According to the INSEAD article, it starts with humility. A good chair knows who they work for and is ultimately accountable to the organisation of which board they lead. Not its stakeholders – shareowners, customers, employees, executives, but the institution itself.
A good chair unequivocally understands his/her role – to lead the board of directors. The board is a very special institution at every company – it meets only a few times a year for a few hours, but makes decisions that define the organisation’s destiny for years to come, according to the INSEAD article.

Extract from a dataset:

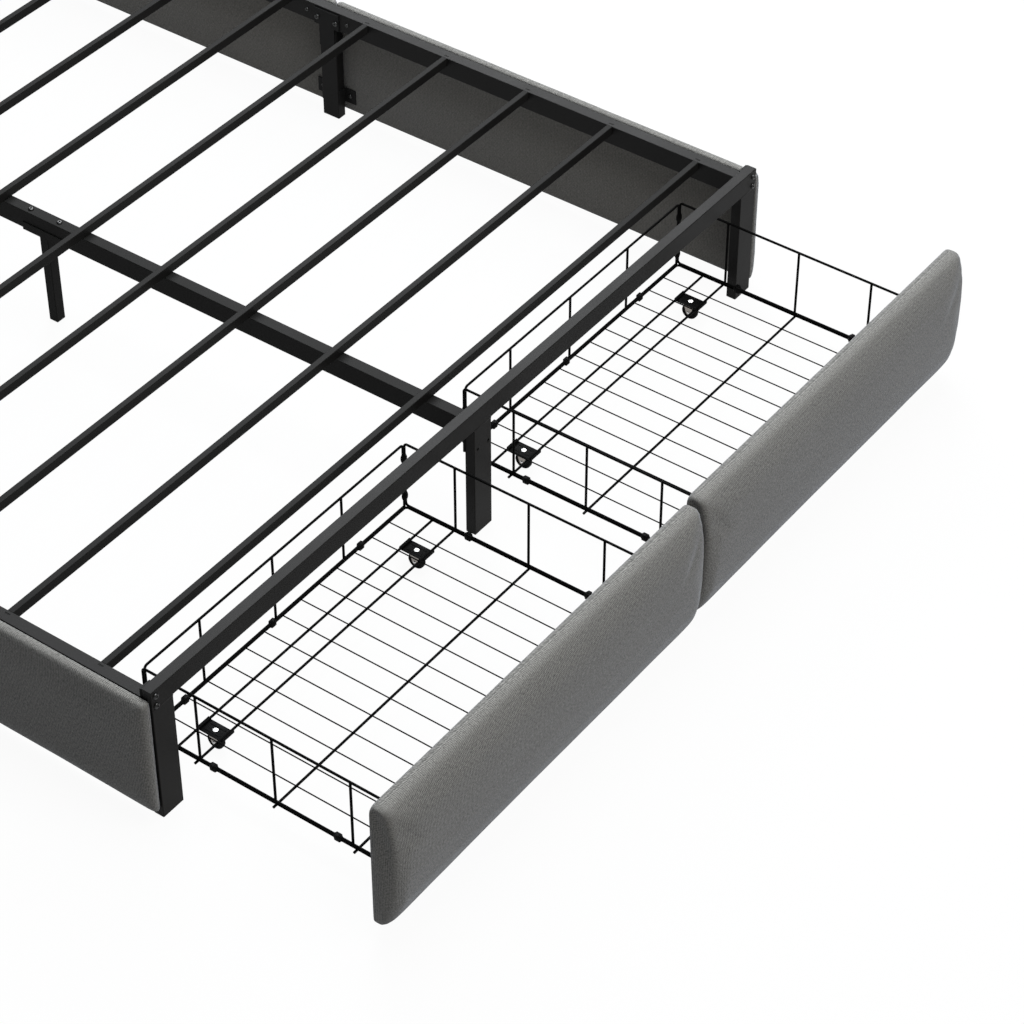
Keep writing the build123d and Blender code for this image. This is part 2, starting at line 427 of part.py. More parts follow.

To lead the board is a challenging and noble undertaking, but many chairs are not content with this role and try to move beyond it to leading the company, leading its management team or leading its public relations’ efforts. In the particular INSEAD programme we are tapping from in orderly to appropriately frame James Ndegwa, the participants agreed that in most cases such duality reduces the chair’s effectiveness in executing his/her core role – to lead the board. The consensus was that a good chair gets the board to work seamlessly before taking on any additional roles. This is James Ndegwa at FCS, at NCBA Group and at the CMA.
Those who seat on the board of CMA aver that James is a man whose integrity cannot be called into question. They postulate that, in truth, State Corporations have very good procedures, if properly observed, for managing competing interests when they arise, and that James would recuse himself when the occasion arises.
James Ndegwa holds a BA (Hons) and a MA degree from Oxford University. An insurer by profession, he is an Associate of the Chartered Insurance Institute (UK) and an Associate of the Insurance Institute of Kenya. He is the Chairman of First Chartered Securities (FCS) and a director of several companies.
He also served as the managing director of Lion of Kenya Insurance until 2003, before taking over as the chair of the board at FCS.